Before recession can turn to recovery someone needs to make a big bet and name the new game.
It just happened.
In what may be the climactic move of his long business career Warren Buffett has bet $44 billion on the Burlington Northern Santa Fe railroad and named the new game.
Efficiency.
Efficiency is what I like to call the low-hanging fruit of the War Against Oil.
Most attention here goes to energy production, to solar cells, wind farms and tidal engines. But you get exactly the same bottom-line impact from saving a barrel of oil as from replacing it with wind.
Buffett spent 10 days on this deal, speeding the transition of Berkshire-Hathaway from a mutual fund dependent on its CEO into a conglomerate whose unit managers drive the stock price.

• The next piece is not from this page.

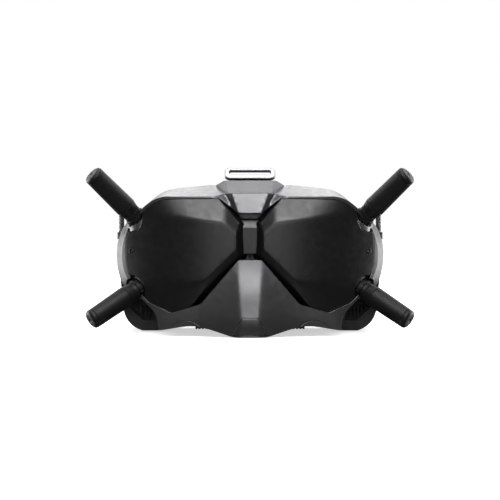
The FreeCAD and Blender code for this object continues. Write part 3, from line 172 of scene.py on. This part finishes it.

The question a lot of people will be asking, however, is what a 19th century business can possibly teach the 21st century?
A great deal.
- It takes a lot less to move a ton of freight by rail than by truck. The difference grows when you use hybrid or electric engines.
- Railroads can become a lot more flexible with computer controls, picking up loads at large plants and depositing them near central cities.
- America's renewable energy resources are mismatched to its economy. Most of our geothermal and solar potential is in the West, most people in the East. What's the best way to move this energy?
- There's also that mismatch between where we draw our imports, the Pacific, and where we use them, again the East.
- Burlington managers have been effective in using their right-of-way for fiber cable, giving them an Internet footprint.
- Burlington's right of way can also handle passenger trains. Railroads have the same cost advantages with people as they do with freight, once sunk costs are taken care of.
It's true this deal has something to say about Berkshire as well as Burlington. Buffett is not just making his company a conglomerate, but one that sells stock at popular prices.